A young woman danced up the aisle away from the Music Haven stage on Sunday as King Sunny Ade and his African Beats played a groove that tugged the whole huge crowd powerfully toward their homeland, Nigeria. Singing along with the band in Yoruban, she danced into a row and friends there sprang up around her, forming a surging pod, all flying elbows and hair, that followed her back into the aisle, dancing all around her. Onstage, other fans danced among the musicians, sticking cash onto the players’ sweating foreheads in tribute.

At times, the stage looked as if a blizzard of bank notes had hit hard, yet no one missed a beat, onstage or off, in a joyous Afro-pop uproar of outrageous energy and uplift. Only the many Nigerians in attendance could understand the literal meaning of what Ade and his harmony singers chanted over the groove.

Everybody understood the groove, though, even when it shifted directions so that you felt like you were dancing on an escalator that had been still and suddenly started up under you. Like reggae, King Sunny Ade’s Nigerian juju music causes irresistible dancing fever because no matter where you might think the beat is — even if erroneously — there is in fact some instrument there, right on whatever pulse your body feels.

Sunday’s show fell a bit short of the unanimous whole-body, whole-crowd ecstasy the band has conjured in some past shows, because Ade seemed intent on surveying lots of songs and some seemed almost restlessly episodic with abrupt — and perfectly micro-coordinated — mutations of mood, melody and momentum. As for meaning, that emerged most clearly in melodic shapes or vocal inflections that were linguistically opaque except to the Nigerians but emotionally transparent to everyone.

A consummate showman and mime, Ade offered abundant clues at times. In one song, the singer to his left acted as if he was handing something to Ade, who then passed it on to the singer to his right. As the sequence continued and they all sang in hearty baritones, the gestures mutated: Ade seemed to be greedily stuffing into his pockets much of what was passed to him, rather than passing it on. Indictment of capitalism? Criticism of the music business?

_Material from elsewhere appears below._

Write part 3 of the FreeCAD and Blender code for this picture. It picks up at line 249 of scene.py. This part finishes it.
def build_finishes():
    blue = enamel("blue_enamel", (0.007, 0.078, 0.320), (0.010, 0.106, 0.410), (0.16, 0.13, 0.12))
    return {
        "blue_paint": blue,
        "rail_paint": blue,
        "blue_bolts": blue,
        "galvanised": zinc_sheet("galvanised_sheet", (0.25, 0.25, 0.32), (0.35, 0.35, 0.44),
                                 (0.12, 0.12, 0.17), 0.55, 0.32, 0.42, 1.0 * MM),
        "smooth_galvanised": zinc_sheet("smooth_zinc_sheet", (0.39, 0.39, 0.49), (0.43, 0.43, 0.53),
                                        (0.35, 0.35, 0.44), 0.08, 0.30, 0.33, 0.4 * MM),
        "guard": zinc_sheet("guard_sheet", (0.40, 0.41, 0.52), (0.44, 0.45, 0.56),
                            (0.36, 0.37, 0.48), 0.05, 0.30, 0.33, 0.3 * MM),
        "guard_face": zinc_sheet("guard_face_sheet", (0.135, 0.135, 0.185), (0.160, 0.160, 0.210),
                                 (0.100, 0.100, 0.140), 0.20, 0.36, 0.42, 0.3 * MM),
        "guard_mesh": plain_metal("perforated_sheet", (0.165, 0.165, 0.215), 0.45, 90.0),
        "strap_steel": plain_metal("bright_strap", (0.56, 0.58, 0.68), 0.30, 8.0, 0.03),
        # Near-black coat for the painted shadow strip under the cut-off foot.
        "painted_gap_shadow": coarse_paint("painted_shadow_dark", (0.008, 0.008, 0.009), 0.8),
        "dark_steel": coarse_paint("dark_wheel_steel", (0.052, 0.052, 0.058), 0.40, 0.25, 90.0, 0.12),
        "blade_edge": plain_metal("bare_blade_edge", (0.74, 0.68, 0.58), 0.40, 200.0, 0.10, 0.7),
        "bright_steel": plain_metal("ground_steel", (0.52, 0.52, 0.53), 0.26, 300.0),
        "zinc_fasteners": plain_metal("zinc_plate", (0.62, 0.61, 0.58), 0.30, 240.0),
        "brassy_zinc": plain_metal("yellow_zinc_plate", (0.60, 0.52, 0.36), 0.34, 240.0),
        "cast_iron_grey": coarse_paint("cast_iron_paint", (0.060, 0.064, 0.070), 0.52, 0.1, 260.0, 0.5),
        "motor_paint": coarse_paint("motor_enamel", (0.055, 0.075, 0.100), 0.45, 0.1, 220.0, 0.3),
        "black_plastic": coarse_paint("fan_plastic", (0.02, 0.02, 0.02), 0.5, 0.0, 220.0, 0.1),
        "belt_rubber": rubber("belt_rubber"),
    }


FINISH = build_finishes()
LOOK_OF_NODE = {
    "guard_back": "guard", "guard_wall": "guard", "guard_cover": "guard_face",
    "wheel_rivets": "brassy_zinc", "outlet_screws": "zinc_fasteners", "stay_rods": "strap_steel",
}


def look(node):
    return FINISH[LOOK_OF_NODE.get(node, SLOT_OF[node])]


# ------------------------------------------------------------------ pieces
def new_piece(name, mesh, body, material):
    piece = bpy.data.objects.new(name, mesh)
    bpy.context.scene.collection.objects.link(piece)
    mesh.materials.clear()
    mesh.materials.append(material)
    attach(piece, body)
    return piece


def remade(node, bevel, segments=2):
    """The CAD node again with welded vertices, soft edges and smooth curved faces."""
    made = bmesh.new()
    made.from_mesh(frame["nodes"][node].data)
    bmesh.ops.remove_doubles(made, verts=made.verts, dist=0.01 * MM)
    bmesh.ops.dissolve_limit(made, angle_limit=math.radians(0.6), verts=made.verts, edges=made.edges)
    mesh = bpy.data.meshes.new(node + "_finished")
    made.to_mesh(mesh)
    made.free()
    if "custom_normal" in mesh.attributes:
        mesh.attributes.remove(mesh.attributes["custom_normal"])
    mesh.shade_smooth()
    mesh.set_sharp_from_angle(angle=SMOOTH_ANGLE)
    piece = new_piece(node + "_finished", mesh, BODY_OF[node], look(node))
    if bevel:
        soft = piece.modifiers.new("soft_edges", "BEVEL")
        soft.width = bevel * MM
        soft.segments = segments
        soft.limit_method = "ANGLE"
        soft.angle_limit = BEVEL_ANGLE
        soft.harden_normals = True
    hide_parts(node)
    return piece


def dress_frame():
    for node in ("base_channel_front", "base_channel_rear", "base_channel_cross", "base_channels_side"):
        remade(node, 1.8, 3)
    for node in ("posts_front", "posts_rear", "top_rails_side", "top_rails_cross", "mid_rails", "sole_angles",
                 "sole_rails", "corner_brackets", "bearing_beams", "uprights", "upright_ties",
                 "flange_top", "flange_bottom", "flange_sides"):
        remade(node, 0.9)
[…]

Confession of individual misdeeds?

All, or none, of the above — and it was all delivered with as much high-gusto good spirits as the fans’ cash attacks. Other songs clearly dealt with political struggles, personal problems, sex and poverty; and all were compelling as pure sound even if lyrically incomprehensible.

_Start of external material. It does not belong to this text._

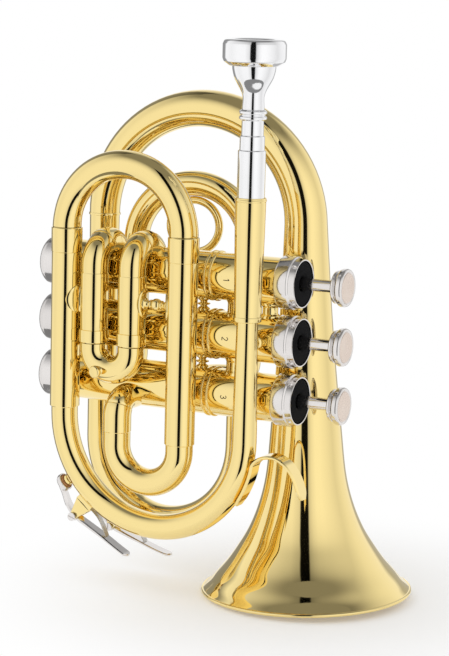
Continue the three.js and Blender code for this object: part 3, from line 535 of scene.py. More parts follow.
# Shared sizes and places: radii end in R, and X, Y and Z name the axis along which a place is given
BORE_R = 5.5
SLIDE_BORE_R = 5.25
FRONT_Y = -46
VALVE_Y = -26.6
VALVE_ZS = (142.7, 117.1, 91.5)
CASING_R = 10.4
CASING_LOW_X = -112
CASING_TOP_X = 1
SEAT = 0.3
EDGE_R = 0.25
SLIP = 0.12
EASE = 0.02
BRACE_R = 2.2
BRACE_COLLAR_R = 2.97
BRACE_INSET = 5.6
BRACE_Z = VALVE_ZS[1]
CASING_FRONT_Y = VALVE_Y - CASING_R
CASING_BACK_Y = VALVE_Y + CASING_R


def stepped(*runs):
    """Sizes of a tube of several diameters, with eased edges: (end length, radius) for each run."""
    sizes = []
    start = 0.0
    for i, (end, radius) in enumerate(runs):
        first = i == 0
        last = i == len(runs) - 1
        sizes.append((start + (0 if first else EASE), radius - (0.2 if first else SLIP)))
        sizes += [(start + EDGE_R, radius), (end - EDGE_R, radius)]
        sizes.append((end, radius - (0.2 if last else SLIP)))
        start = end
    return sizes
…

The Umoja troupe of drummers and dancers — all teenagers from Schenectady’s Hamilton Hill led by Susan Dean — opened with 30 minutes of motion and rhythm: as many as six dancers and seven drummers, all individually spirited and spiritedly united. They got a stirring response, and not just from the many friends and neighbors attending this thrilling Afro-centric show on a perfect night.